Eine erwartungsvolle Stimmung lag in der Luft des Prüfungssaals, als wir unsere Plätze einnahmen. Ich übernahm die Verteidigung für die angeklagte Hexe, die von einer meiner Mitschülerinnen gespielt wurde. Wir nannten sie der Einfachheit halber beim Alias „Emma“ und sie sollte nur dasitzen, um einen echten Gerichtssaal so originalgetreu zu simulieren wie möglich. Der Saal wurde abrupt ruhig, als die „Staatsanwältin“ Anklage erhob:
Hexe Emma wird vorgeworfen, sie habe unsere bekannte Meisterbäckerin Camille verhext um sich gelegentlich mit Schokokeksen und Kirschtörtchen kostenfrei einzudecken.
Ich trat vor, den Kragen meiner Hexenuniform richtend und die Dokumente des Falls in der linken Hand haltend.
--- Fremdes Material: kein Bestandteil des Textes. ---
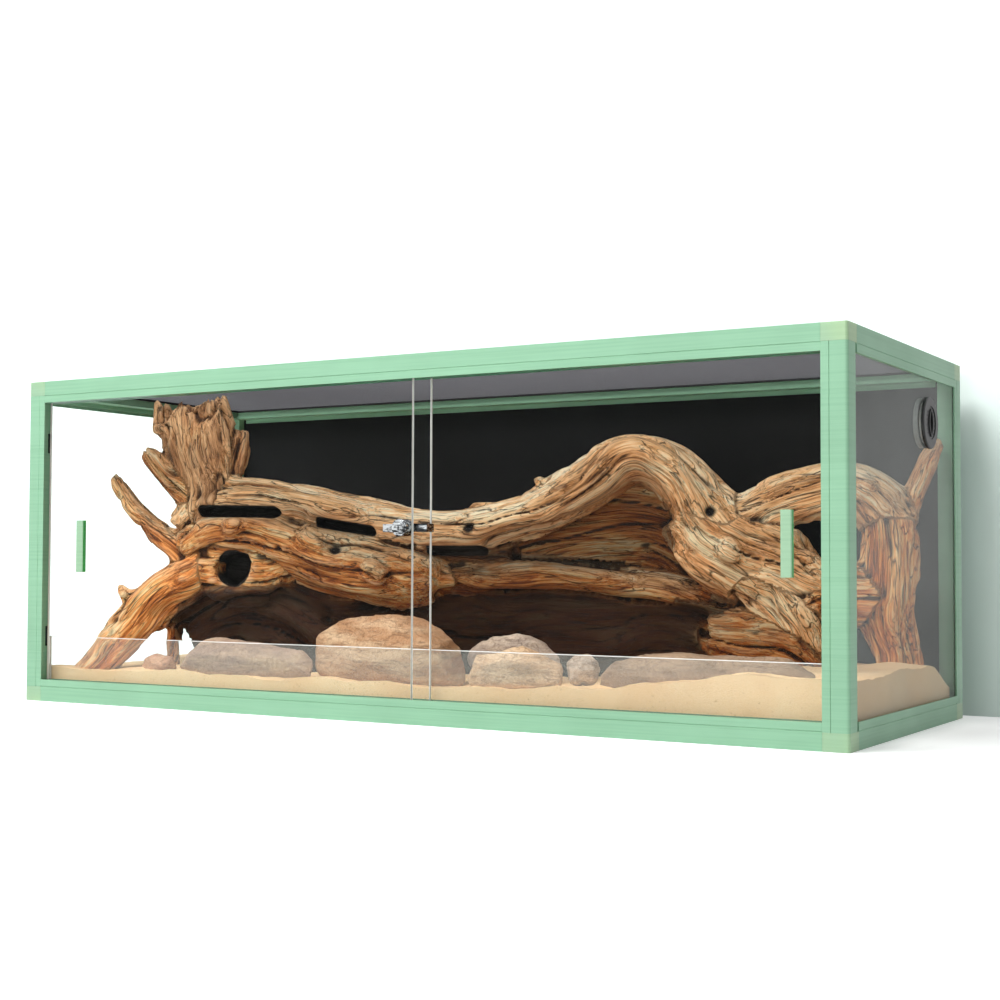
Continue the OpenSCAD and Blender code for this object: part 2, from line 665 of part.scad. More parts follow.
// Lock bar: a flat strip between the doors, folded round the right edge of the back door
module lock_bar() color("#d8dcdc") {
    back = door_in + glass_t + 2 * fit;
    web = left_door_end + 2 * fit;
    translate([0, -half_d, lock_z - bar_h / 2]) {
        box([right_door_start - bar_free, bar_q, 0], [web + bar_t, bar_q + bar_t, bar_h]);
        box([web, bar_q, 0], [web + bar_t, back + bar_t, bar_h]);
        box([web - hook_l, back, 0], [web + bar_t, back + bar_t, bar_h]);
    }
}
// Dark plastic spacer that keeps the strip off the back door
module lock_spacer() color("#26282a")
    box([right_door_start + spacer_in, -half_d + bar_q + bar_t, lock_z - bar_h / 2],
        [left_door_end, -half_d + door_in, lock_z + bar_h / 2]);

// Lock barrel: its front face stands ahead of the frame, and the strip runs through its slot
module on_barrel_axis(q) {
    translate([barrel_mid, -half_d + q, lock_z]) rotate([-90, 0, 0]) children();
}
module lock_barrel() color("#c9ced0") difference() {
    on_barrel_axis(barrel_start) difference() {
        union() {
            cylinder(h = barrel_l, d = barrel_dia - 2 * barrel_rim);
            translate([0, 0, rim_d]) cylinder(h = barrel_l - rim_d, d = barrel_dia);
        }
        translate([0, 0, -past]) cylinder(h = plug_l + past, d = plug_dia + 2 * plug_fit);
    }
    box([barrel_mid - barrel_dia, -half_d + bar_q - fit, lock_z - bar_h / 2 - fit],
        [barrel_mid + barrel_dia, -half_d + bar_q + bar_t + fit, lock_z + bar_h / 2 + fit]);
}
module lock_plug() color("#b8bcbe") on_barrel_axis(barrel_start - plug_proud) difference() {
    cylinder(h = plug_l + plug_proud - 2 * fit, d = plug_dia);
    translate([-key_w / 2, -key_h / 2, -past]) cube([key_w, key_h, key_d + past]);
}

// Cable port in the right pane, drawn from the inside of the case outwards round the X axis
module port(x) {
    translate([x, vent_y, vent_z]) rotate([0, 90, 0]) children();
}
module bore(h, d) {
    translate([0, 0, -past]) cylinder(h = h + 2 * past, d = d);
}
module vent_flange() color("#1a1a1a") port(pane_in - ring_t) difference() {
    union() {
        cylinder(h = port_l - flange_edge, d = vent_hole - 2 * fit);
        translate([0, 0, ring_t + glass_t]) cylinder(h = flange_t - flange_edge, d = vent_dia);
        translate([0, 0, port_l - flange_edge])
            cylinder(h = flange_edge, d1 = vent_dia, d2 = vent_dia - 3 * flange_edge);
    }
    bore(port_l, insert_dia - 2 * shoulder);
    translate([0, 0, shoulder + past]) bore(port_l, insert_dia + 2 * insert_fit);
}
module vent_nut() color("#c9ccca") port(pane_in - ring_t) difference() {
    cylinder(h = ring_t, d = vent_dia - 2);
    bore(ring_t, vent_hole);
}
// Turning insert with the eye-shaped slot, a raised rim round it and two rows of small air holes
module eye(w, h) {
    r = (w * w / 4 + h * h / 4) / w;
    intersection() {
        translate([0, r - w / 2]) circle(r);
        translate([0, w / 2 - r]) circle(r);
    }
}
module vent_insert() color("#141414") port(pane_in - ring_t + shoulder + fit) difference() {
    length = port_l - shoulder - flange_edge - fit;
    union() {
        cylinder(h = length, d = insert_dia);
        linear_extrude(length + eye_rise) eye(eye_w + 2 * eye_rim, eye_h + 2 * eye_rim);
    }
    translate([0, 0, -past]) linear_extrude(length + eye_rise + 2 * past) eye(eye_w, eye_h);
    for (side = [90, 270], a = [-50 : 20 : 50])
        rotate([0, 0, side + a]) translate([insert_dia / 2 - hole_in, 0, 0])
            bore(length + eye_rise, hole_dia, $fn = 16);
}

// Lift-out screen: a frame round an opening, and the net whose edge it grips
screen_open = [screen_l - 2 * screen_w, screen_d - 2 * screen_w];
module slab(border, z, t) {
    size = [screen_open.x + 2 * border, screen_open.y + 2 * border];
    translate([-size.x / 2, -size.y / 2, z]) cube([size.x, size.y, t]);
}
module screen_frame() color("#151515") difference() {
    slab(screen_w, ledge_z, screen_t);
    slab(0, ledge_z - past, screen_t + 2 * past);
    slab(net_grip, net_z - fit, net_t + 2 * fit);
}
module screen_net() color("#3a3c3e") difference() {
    step = [screen_open.x / net_columns, screen_open.y / net_rows];
    slab(net_grip - fit, net_z, net_t);
    for (i = [0 : net_columns - 1], j = [0 : net_rows - 1])
        translate([(i - net_columns / 2) * step.x, (j - net_rows / 2) * step.y, net_z - past])
            translate([strand_w / 2, strand_w / 2])
                cube([step.x - strand_w, step.y - strand_w, net_t + 2 * past]);
}

// Sand: a grid of heights whose walls go down to the height shelf, in to the opening of the floor frame,
// and down to the height bottom. The last rows draw in beside the rear posts.
module sand_block(shelf, bottom) {
    n = sand_columns;
    m = sand_rows;
    post_y = half_d - post_w - sand_gap;
    lip_y = half_d - post_w - lip_w;
    y_at = function (j)
        j == m ? sand_back : j == m - 1 ? post_y : sand_front + (lip_y - sand_front) * j / (m - 2);
    reach = function (j) j >= m - 1 ? half_l - post_d - sand_gap : sand_x;
    x_at = function (i, j) reach(j) * (2 * i / n - 1);
    tops = [for (j = [0 : m], i = [0 : n]) [x_at(i, j), y_at(j), sand_height(x_at(i, j), y_at(j))]];
    at = function (i, j) j * (n + 1) + i;
    rim = concat([for (i = [0 : n - 1]) at(i, 0)], [for (j = [0 : m - 1]) at(n, j)],
        [for (i = [n : -1 : 1]) at(i, m)], [for (j = [m : -1 : 1]) at(0, j)]);
    count = len(rim);
    inner_front = sand_front + past;
    squeeze_x = (half_l - rail_d - sand_gap) / sand_x;
    squeeze_y = (half_d - rail_d - sand_gap - inner_front) / (sand_back - sand_front);
    draw_in = function (p, z) [p.x * squeeze_x, inner_front + (p.y - sand_front) * squeeze_y, z];
    outer_ring = [for (k = rim) [tops[k].x, tops[k].y, shelf]];
    ring_1 = [for (k = rim) draw_in(tops[k], shelf)];
    ring_2 = [for (k = rim) draw_in(tops[k], bottom)];
    loop = function (r, k) r == 0 ? rim[k % count] : len(tops) + (r - 1) * count + k % count;
    top_faces = [for (j = [0 : m - 1], i = [0 : n - 1]) each
        [[at(i, j), at(i, j + 1), at(i + 1, j + 1)], [at(i, j), at(i + 1, j + 1), at(i + 1, j)]]];
    walls = [for (r = [0 : 2], k = [0 : count - 1]) each
        [[loop(r, k), loop(r, k + 1), loop(r + 1, k + 1)], [loop(r, k), loop(r + 1, k + 1), loop(r + 1, k)]]];
    middle = len(tops) + 3 * count;
    base = [for (k = [0 : count - 1]) [loop(3, k), loop(3, k + 1), middle]];
    polyhedron(concat(tops, outer_ring, ring_1, ring_2, [[0, 0, bottom]]), concat(top_faces, walls, base));
}
module sand_bed() color("#ecd0a2") sand_block(rail_h, floor_top);

// Limb: rings of points swept along a curve, each an oval with a few soft ridges
module limb(rows, up) {
    path = curve(rows, limb_steps);
    n = len(path);
    points = [for (i = [0 : n - 1])
        let (t = unit(middle(path[min(n - 1, i + 1)]) - middle(path[max(0, i - 1)])),
             side = unit(cross(t, up)), over = cross(side, t))
        for (k = [0 : limb_sides - 1])
            let (a = 360 * k / limb_sides, r = 1 + ridge_size * cos(ridges * a + ridge_turn * i))
            place(middle(path[i]) + side * (path[i][3] * r * cos(a)) + over * (path[i][4] * r * sin(a)))];
    faces = [for (i = [0 : n - 2], k = [0 : limb_sides - 1])
        let (a = i * limb_sides + k, b = i * limb_sides + (k + 1) % limb_sides) each
        [[a, b + limb_sides, a + limb_sides], [a, b, b + limb_sides]]];
    start = [for (k = [limb_sides - 1 : -1 : 0]) k];
    finish = [for (k = [0 : limb_sides - 1]) (n - 1) * limb_sides + k];
    polyhedron(points, concat(faces, [start, finish]));
}
module across_wood(p) {
    translate(place(p)) rotate([90, 0, wood_turn]) children();
}
module driftwood() color("#b98a58") difference() {
    union() {
        for (rows = lying_limbs) limb(rows, [0, 0, 1]);
        for (rows = standing_limbs) limb(rows, [0, -1, 0]);
        for (k = knots) hull() {
            translate(place(k[0])) sphere(k[1], $fn = 6);
            translate(place(k[0] + k[2])) sphere(k[1] * stub_taper, $fn = 6);
        }
    }
    for (s = slits) hull() for (p = [s[0], s[1]])
        across_wood(p) cylinder(h = slit_reach, r = s[2], center = true, $fn = 8);
    across_wood(knothole) cylinder(h = slit_reach, r = knothole_r, center = true, $fn = 14);
    sand_block(-below_floor, -2 * below_floor);
}

// Stone: a rounded lump whose radius swells and dips a little, cut off by the sand
module stone(centre, size, turn, shape) {
    points = [for (i = [0 : stone_rings], k = [0 : stone_sides - 1])
        let (b = -90 + 180 * i / stone_rings, a = 360 * k / stone_sides,
             swell = stone_swell * sin(2 * a + 77 * shape) * cos(b),
             dip = stone_dip * cos(3 * a + 31 * shape + 2 * b),
             r = (1 + swell + dip) / 2, flat = pow(cos(b), stone_square))
        [r * size.x * cos(a) * flat, r * size.y * sin(a) * flat, r * size.z * sin(b)]];
    faces = [for (i = [0 : stone_rings - 1], k = [0 : stone_sides - 1])
        let (a = i * stone_sides + k, b = i * stone_sides + (k + 1) % stone_sides)
        [a, a + stone_sides, b + stone_sides, b]];
    translate(centre) rotate([0, 0, turn]) hull() polyhedron(points, faces);
}
module front_stones() color("#b39a80") difference() {
    for (s = stones) stone(place(s[0]), place(s[1]), s[2], s[3]);
    sand_block(-below_floor, -2 * below_floor);
}

corner_front_left_low();
corner_front_right_low();
corner_rear_left_low();
corner_rear_right_low();
corner_front_left_top();
corner_front_right_top();
corner_rear_left_top();
corner_rear_right_top();
rail_front_low();
rail_rear_low();
rail_left_low();
rail_right_low();
rail_front_top();
rail_rear_top();
rail_left_top();
rail_right_top();
post_front_left();
post_front_right();
post_rear_left();
post_rear_right();
left_pane();
right_pane();
back_panel();
floor_panel();
glass_guard();
lower_track();
upper_track();
left_bumpers();
right_bumpers();
left_door();
left_handle();
left_handle_pad();
right_door();
right_handle();
right_handle_pad();
lock_bar();
lock_spacer();
lock_barrel();
lock_plug();
vent_flange();
vent_nut();
vent_insert();
screen_frame();
screen_net();
sand_bed();
driftwood();
front_stones();
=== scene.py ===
import bmesh
import bpy
import json
import math
import numpy as np
from mathutils import Matrix, Vector

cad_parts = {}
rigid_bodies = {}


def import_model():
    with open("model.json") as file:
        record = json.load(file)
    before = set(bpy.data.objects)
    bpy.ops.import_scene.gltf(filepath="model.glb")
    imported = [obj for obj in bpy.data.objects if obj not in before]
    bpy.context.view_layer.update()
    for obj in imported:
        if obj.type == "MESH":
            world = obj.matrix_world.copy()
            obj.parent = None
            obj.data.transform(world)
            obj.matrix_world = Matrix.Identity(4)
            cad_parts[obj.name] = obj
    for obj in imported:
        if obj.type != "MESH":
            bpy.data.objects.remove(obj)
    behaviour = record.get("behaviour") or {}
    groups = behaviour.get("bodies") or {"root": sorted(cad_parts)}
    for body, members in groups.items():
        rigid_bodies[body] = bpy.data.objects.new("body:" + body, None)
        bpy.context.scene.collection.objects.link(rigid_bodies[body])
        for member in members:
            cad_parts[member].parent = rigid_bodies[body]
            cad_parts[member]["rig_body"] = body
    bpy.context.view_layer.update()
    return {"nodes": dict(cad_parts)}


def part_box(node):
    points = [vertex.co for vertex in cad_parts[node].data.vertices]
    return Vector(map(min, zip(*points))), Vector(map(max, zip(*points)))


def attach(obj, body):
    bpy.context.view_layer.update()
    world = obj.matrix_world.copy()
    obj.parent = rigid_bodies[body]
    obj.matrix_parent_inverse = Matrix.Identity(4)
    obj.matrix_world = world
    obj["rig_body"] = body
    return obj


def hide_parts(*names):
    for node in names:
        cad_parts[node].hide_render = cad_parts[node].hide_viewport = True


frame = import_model()
nodes = frame["nodes"]
mm = 0.001
print("frame loaded:", len(nodes), "nodes")


# ---- camera, lamps and room
cameraPlan = {
    "place": (1.13466, -1.84010, 0.19572),
    "yaw": 30.611,
    "pitch": 2.247,
    "roll": 0.185,
    "lens": 57.638,
    "sensor": 36.0,
}
lampPlan = {
    "wide": {"place": (-0.4, -3.3, 0.9), "aim": (0.1, -0.1, 0.15), "size": (1.8, 1.0), "power": 6.0},
    "near": {"place": (0.42, -3.3, 1.15), "aim": (0.1, -0.1, 0.15), "size": (0.32, 0.32), "power": 14.0},
    "key": {"place": (-0.5, -1.5, 3.0), "aim": (0.0, 0.0, 0.15), "size": (1.6, 0.8), "power": 105.0},
}
roomPlan = {
    "ambient": 0.38,             # light of the room on the object
    "wallY": 0.26,               # the backdrop stands close behind the case and catches its shadow
    "wallColour": (0.80, 0.90, 0.87),
    "floorColour": (0.80, 0.83, 0.82),
    "wallGlow": 0.3,
    "fadeAcross": (0.0, 0.55),   # painted shadow: the wall's glow fades out low on the right
    "fadeUp": (0.5, 0.32),
    "floorGlow": 0.34,
    "reach": 7.0,
    "height": 5.0,
}


def placeCamera(plan):
    # level view along +Y, pitched up, turned to the left and rolled about its own axis
    yaw, pitch, roll = [math.radians(plan[key]) for key in ("yaw", "pitch", "roll")]
    turn = (Matrix.Rotation(yaw, 4, "Z") @ Matrix.Rotation(math.pi / 2 + pitch, 4, "X")
            @ Matrix.Rotation(roll, 4, "Z"))
    data = bpy.data.cameras.new("camera")
    data.sensor_width = plan["sensor"]
    data.lens = plan["lens"]
    camera = bpy.data.objects.new("camera", data)
    camera.matrix_world = Matrix.Translation(plan["place"]) @ turn
    bpy.context.scene.collection.objects.link(camera)
    bpy.context.scene.camera = camera


def placeLamp(name, plan):
    data = bpy.data.lights.new(name, "AREA")
    data.shape = "RECTANGLE"
    data.size, data.size_y = plan["size"]
    data.energy = plan["power"]
    lamp = bpy.data.objects.new(name, data)
    lamp.location = plan["place"]
    lamp.rotation_euler = (Vector(plan["aim"]) - lamp.location).to_track_quat("-Z", "Y").to_euler()
    bpy.context.scene.collection.objects.link(lamp)


placeCamera(cameraPlan)
for lampName, plan in lampPlan.items():
    placeLamp(lampName, plan)
bpy.context.scene.view_settings.view_transform = "Standard"
# the way in through both doors and the guard, and out again, crosses a dozen faces of glass
bpy.context.scene.cycles.transparent_max_bounces = 32
print("camera and lamps placed")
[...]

„Geehrtes Gericht, werte Geschworenen“, bekann ich ruhig, auch wenn ich innerlich nervös war. „Lasst uns die Wahrheit nicht in den süßen Düften aus Hefe und Zucker verlieren. Heute geht es nicht um Kuchen. Es geht um Gerechtigkeit.“ Stolz auf diese Einleitung ließ ich meinen Blick durch die Zuschauerinnen und unsere „Geschworenen“ wandern, die zustimmend vor sich hin murmelten. Ich räusperte mich, um mir ein Grinsen zu verkneifen. „Die Staatsanwältin behauptet,“ fuhr ich fort, „meine Mandantin habe Magie eingesetzt um unsere geschätzte Camille auszutricksen. Doch wo sind die Beweise? Ein leichtes Zittern ihrer Hand beim Herausgeben der Kekse? Ein verunsichertes Lächeln zu viel?“
Mein freies Auge heftete sich direkt an meine Gegenspielerin und ich erwartete ihre Reaktion. Diese machte zunächst ein nachdenkliches Summen, ehe sie gegen sprach. „Laut Aussage von unserer Bäckerin hat sie unerklärliche Gedächtnislücken. Sie erinnere sich nicht daran, jedes Mal von Emma Geld für ihre Ware erhalten zu haben.“
Das war das Stichwort für meinen Konter. „Einspruch! Camille erinnert sich bei einigen ihrer Kunden nicht daran, das betrifft nicht nur meine Mandantin. Zudem führt sie ihre Bäckerei allein. Sie wirbt damit, dass ihre Süßigkeiten aus den -ich zitiere- besten magischen Zutaten bestünden und mit ganz speziellen Zauberkristallen gezuckert seien. Ihr Laden ist weit bekannt und ihre Süßigkeiten hochbegehrt! Daher ist es nicht auszuschließen, dass sie zu Stoßzeiten bei der Menge an Kundschaft schnell mal die Übersicht über Gesichter und Finanzen verliert.“ Ich verschränkte die Arme und wand mich zum Publikum. „Angenommen, man nimmt gerade das Gold für den Keksbeutel entgegen und gleichzeitig den Geruch von verbrennendem Kuchen wahr…natürlich bleibt einem der Gestank eher in Erinnerung als das Gefühl des Goldes in der Hand. Wer könnte einem das auch in so einer Situation verübeln?“
Während die „Staatsanwältin“ hastig durch ihre Notizen blätterte sprach ich weiter. „Und hierzu noch etwas!“ Ich präsentierte den Anwesenden eine dicke Mappe. „Hier haben wir die Verkaufsbücher der Bäckerei. Unvollständig, lückenhaft. Keine klare Aufzeichnung über die Verkäufe. Wer kann damit also sicher sagen, dass Emma sich jemals Kuchen erschlichen hat? Es gibt keine Augenzeuginnen, keine magischen Rückstände eines Trickzaubers…nur Vermutungen.“ Natürlich handelte es sich dabei nicht um die Originalaufzeichnungen der Inventuren. Aber für unseren Fall waren sie ernstzunehmend genug.
Da keine weitere Gegenaussage folgte, tauschte Professorin Elvina einen kurzen Blick mit den „Geschworenen“ aus und faltete die Hände. In einer kräftigen Stimmlage sprach sie anschließend das Urteil aus:
„Das Gericht hat entschieden. Mangels von Beweisen wird die Angeklagte Emma freigesprochen.
Sie ist nicht schuldig im Sinne der Anklage.“
Es folgte ein Applaus im gesamten Saal und ich schüttelte die Hand der „Staatsanwältin“. Auch wenn es sich nicht um einen echten Fall gehandelt hatte, fühlte sich die Erleichterung in meinem Herzen doch real an und die Entscheidung richtig.